● **Aim**
Extract every line where the string "this" appears.

● **Provided records**
#####
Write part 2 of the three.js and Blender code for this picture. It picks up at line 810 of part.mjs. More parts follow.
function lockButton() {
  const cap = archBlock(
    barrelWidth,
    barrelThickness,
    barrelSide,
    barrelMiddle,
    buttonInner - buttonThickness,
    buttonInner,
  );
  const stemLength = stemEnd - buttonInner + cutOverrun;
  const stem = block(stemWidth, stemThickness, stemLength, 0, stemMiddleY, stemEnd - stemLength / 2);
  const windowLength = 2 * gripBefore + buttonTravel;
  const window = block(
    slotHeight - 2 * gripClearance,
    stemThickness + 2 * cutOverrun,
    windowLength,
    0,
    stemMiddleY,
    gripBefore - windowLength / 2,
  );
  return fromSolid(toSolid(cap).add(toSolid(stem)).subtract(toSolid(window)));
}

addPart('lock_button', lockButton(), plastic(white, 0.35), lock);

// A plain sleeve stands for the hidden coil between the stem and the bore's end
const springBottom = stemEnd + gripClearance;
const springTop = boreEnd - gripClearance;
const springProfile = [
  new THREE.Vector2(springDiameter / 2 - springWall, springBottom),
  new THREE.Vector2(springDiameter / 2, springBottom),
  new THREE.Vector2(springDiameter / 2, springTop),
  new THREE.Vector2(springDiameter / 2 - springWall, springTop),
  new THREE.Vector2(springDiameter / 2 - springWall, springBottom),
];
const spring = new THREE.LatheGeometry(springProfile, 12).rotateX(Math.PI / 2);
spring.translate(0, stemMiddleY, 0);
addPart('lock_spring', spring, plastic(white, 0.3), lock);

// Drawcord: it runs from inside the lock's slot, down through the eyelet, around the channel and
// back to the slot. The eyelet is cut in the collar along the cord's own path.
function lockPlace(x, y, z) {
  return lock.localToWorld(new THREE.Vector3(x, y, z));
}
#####
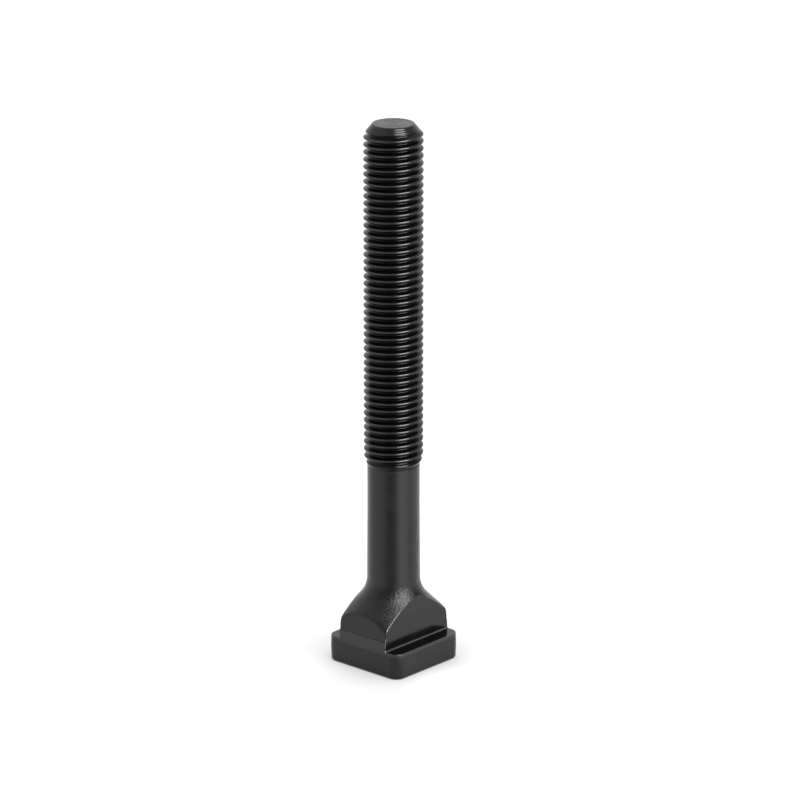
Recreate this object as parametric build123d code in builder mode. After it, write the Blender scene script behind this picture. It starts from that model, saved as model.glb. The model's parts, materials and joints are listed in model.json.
#####
● **Exercise solution**
Write part 2 of the three.js and Blender code for this picture. It picks up at line 810 of part.mjs. More parts follow.
Recreate this object as parametric build123d code in builder mode. After it, write the Blender scene script behind this picture. It starts from that model, saved as model.glb. The model's parts, materials and joints are listed in model.json.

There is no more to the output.